Goals, a trio of cup wins (the League cup, the F.A Cup and the Uefa Cup) and memories flowed. And right there at the heart of it all, driving Liverpool forward, was a Peter Pan-like Gary McAllister. You can hear the memories in the song that, 18 years later, is still sung with gusto. A song that, like the Bayeux Tapestry, gloriously lists Gary Mac’s achievements.
“Your derby goal,” for his 44-yard winner at Goodison Park.
“Your Barca pen,” for his Uefa Cup semi-final winning spot-kick.
“Your Spurs peno, your Coventry goal, your Bradford goal,” for vital league efforts.
“Your Dortmund pen,” for another vital goal on the way to European glory.
It was, of course that long-range life-affirmer at Everton - late in the season with league points as vital as local bragging rights - that has ensured eternal love from supporters; the smile that beamed across his face further helping his cause. “I had taken a free-kick from a similar position ten minutes earlier and noticed the Everton keeper had quickly anticipated me flighting it to the back post,” recalls McAllister.

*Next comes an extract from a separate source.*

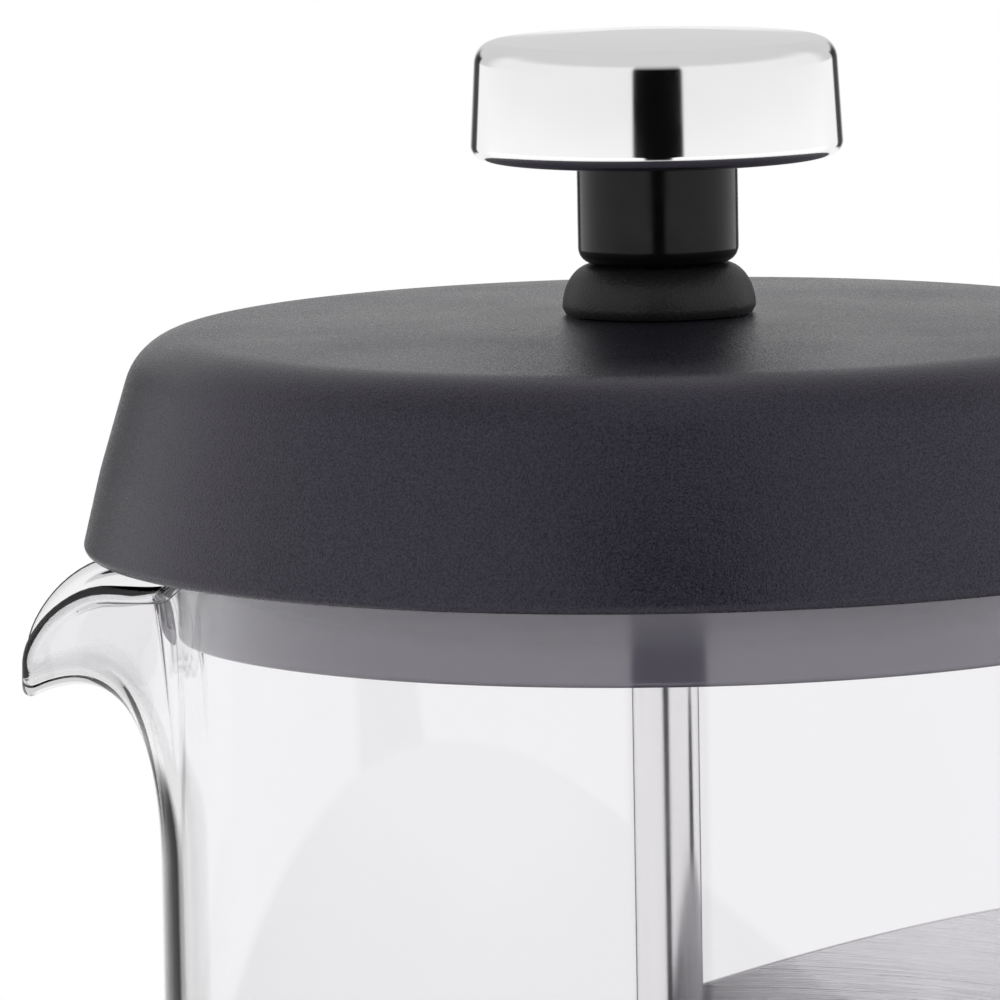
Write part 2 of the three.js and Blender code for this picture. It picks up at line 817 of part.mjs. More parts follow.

“This time I could see he was more than ready to do the same. Carra (Carragher) was in my ear. ‘Bloody hell, la, it’s on here, he’s left a space’. I felt like saying ‘Shhh, you’ll blow it,’ but he was right and I hit it and it curled in at the near post.” Cue mayhem. And hero status confirmed.
McAllister’s star would burn bright for another successful season but nothing would, nothing could, match that wonderfully bonkers Treble season. Time has passed. Other players have arrived, others are yet to come. The room in which Liverpool heroes are housed will continue to grow, and Gary McAllister will never be asked to leave.